▶ **EXERCISE REQUIREMENTS**
Your task is to repeat the listing exactly.

▶ **SUPPLIED MATERIAL**
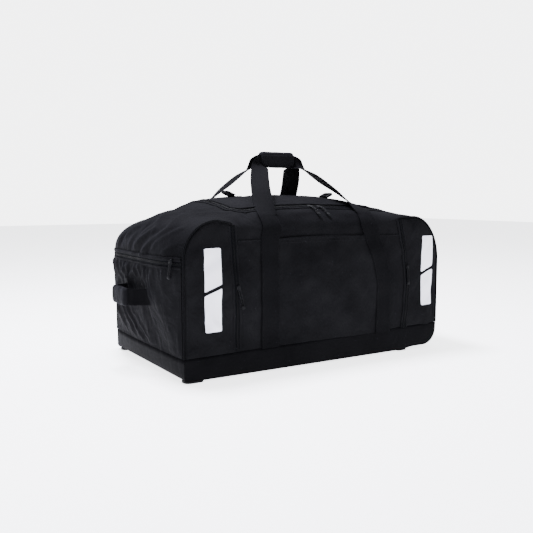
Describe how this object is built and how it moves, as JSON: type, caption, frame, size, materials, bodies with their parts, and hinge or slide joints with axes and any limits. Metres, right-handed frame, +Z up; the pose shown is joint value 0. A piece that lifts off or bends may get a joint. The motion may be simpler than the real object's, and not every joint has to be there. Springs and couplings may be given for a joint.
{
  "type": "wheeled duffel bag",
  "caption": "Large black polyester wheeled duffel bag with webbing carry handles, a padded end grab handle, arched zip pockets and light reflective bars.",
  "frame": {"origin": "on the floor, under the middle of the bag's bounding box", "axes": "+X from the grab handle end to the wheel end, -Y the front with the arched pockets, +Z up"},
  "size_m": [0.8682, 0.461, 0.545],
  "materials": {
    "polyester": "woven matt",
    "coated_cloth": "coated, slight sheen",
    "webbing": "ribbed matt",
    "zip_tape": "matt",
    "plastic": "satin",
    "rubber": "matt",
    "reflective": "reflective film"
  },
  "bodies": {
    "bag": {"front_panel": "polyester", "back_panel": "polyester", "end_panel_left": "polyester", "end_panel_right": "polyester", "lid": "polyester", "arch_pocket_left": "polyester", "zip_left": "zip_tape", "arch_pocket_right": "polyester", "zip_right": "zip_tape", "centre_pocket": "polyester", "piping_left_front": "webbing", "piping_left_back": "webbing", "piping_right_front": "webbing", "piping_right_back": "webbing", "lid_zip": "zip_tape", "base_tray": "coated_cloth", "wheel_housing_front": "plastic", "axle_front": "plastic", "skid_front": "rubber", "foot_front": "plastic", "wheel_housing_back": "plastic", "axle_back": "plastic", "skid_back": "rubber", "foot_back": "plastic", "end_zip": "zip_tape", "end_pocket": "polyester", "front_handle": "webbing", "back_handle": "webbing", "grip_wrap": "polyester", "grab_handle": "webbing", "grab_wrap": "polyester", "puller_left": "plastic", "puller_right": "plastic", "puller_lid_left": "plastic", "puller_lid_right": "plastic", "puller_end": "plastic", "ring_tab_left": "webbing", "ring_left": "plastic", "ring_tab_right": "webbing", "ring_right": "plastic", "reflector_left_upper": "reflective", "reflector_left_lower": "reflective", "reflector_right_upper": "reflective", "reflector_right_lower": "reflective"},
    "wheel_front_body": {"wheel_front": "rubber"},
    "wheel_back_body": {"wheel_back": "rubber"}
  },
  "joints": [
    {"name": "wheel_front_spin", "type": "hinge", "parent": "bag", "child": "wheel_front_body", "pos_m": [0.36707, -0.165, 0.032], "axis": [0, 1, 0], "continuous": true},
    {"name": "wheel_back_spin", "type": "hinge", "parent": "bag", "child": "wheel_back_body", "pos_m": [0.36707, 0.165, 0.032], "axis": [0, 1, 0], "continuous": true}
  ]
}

▶ **PROBLEM SOLUTION**
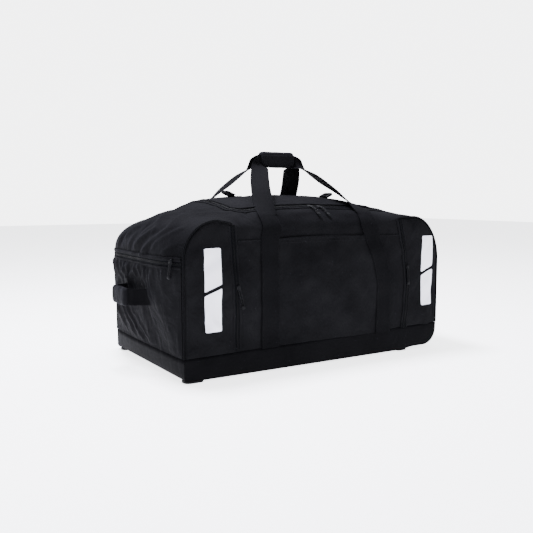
Describe how this object is built and how it moves, as JSON: type, caption, frame, size, materials, bodies with their parts, and hinge or slide joints with axes and any limits. Metres, right-handed frame, +Z up; the pose shown is joint value 0. A piece that lifts off or bends may get a joint. The motion may be simpler than the real object's, and not every joint has to be there. Springs and couplings may be given for a joint.
{
  "type": "wheeled duffel bag",
  "caption": "Large black polyester wheeled duffel bag with webbing carry handles, a padded end grab handle, arched zip pockets and light reflective bars.",
  "frame": {"origin": "on the floor, under the middle of the bag's bounding box", "axes": "+X from the grab handle end to the wheel end, -Y the front with the arched pockets, +Z up"},
  "size_m": [0.8682, 0.461, 0.545],
  "materials": {
    "polyester": "woven matt",
    "coated_cloth": "coated, slight sheen",
    "webbing": "ribbed matt",
    "zip_tape": "matt",
    "plastic": "satin",
    "rubber": "matt",
    "reflective": "reflective film"
  },
  "bodies": {
    "bag": {"front_panel": "polyester", "back_panel": "polyester", "end_panel_left": "polyester", "end_panel_right": "polyester", "lid": "polyester", "arch_pocket_left": "polyester", "zip_left": "zip_tape", "arch_pocket_right": "polyester", "zip_right": "zip_tape", "centre_pocket": "polyester", "piping_left_front": "webbing", "piping_left_back": "webbing", "piping_right_front": "webbing", "piping_right_back": "webbing", "lid_zip": "zip_tape", "base_tray": "coated_cloth", "wheel_housing_front": "plastic", "axle_front": "plastic", "skid_front": "rubber", "foot_front": "plastic", "wheel_housing_back": "plastic", "axle_back": "plastic", "skid_back": "rubber", "foot_back": "plastic", "end_zip": "zip_tape", "end_pocket": "polyester", "front_handle": "webbing", "back_handle": "webbing", "grip_wrap": "polyester", "grab_handle": "webbing", "grab_wrap": "polyester", "puller_left": "plastic", "puller_right": "plastic", "puller_lid_left": "plastic", "puller_lid_right": "plastic", "puller_end": "plastic", "ring_tab_left": "webbing", "ring_left": "plastic", "ring_tab_right": "webbing", "ring_right": "plastic", "reflector_left_upper": "reflective", "reflector_left_lower": "reflective", "reflector_right_upper": "reflective", "reflector_right_lower": "reflective"},
    "wheel_front_body": {"wheel_front": "rubber"},
    "wheel_back_body": {"wheel_back": "rubber"}
  },
  "joints": [
    {"name": "wheel_front_spin", "type": "hinge", "parent": "bag", "child": "wheel_front_body", "pos_m": [0.36707, -0.165, 0.032], "axis": [0, 1, 0], "continuous": true},
    {"name": "wheel_back_spin", "type": "hinge", "parent": "bag", "child": "wheel_back_body", "pos_m": [0.36707, 0.165, 0.032], "axis": [0, 1, 0], "continuous": true}
  ]
}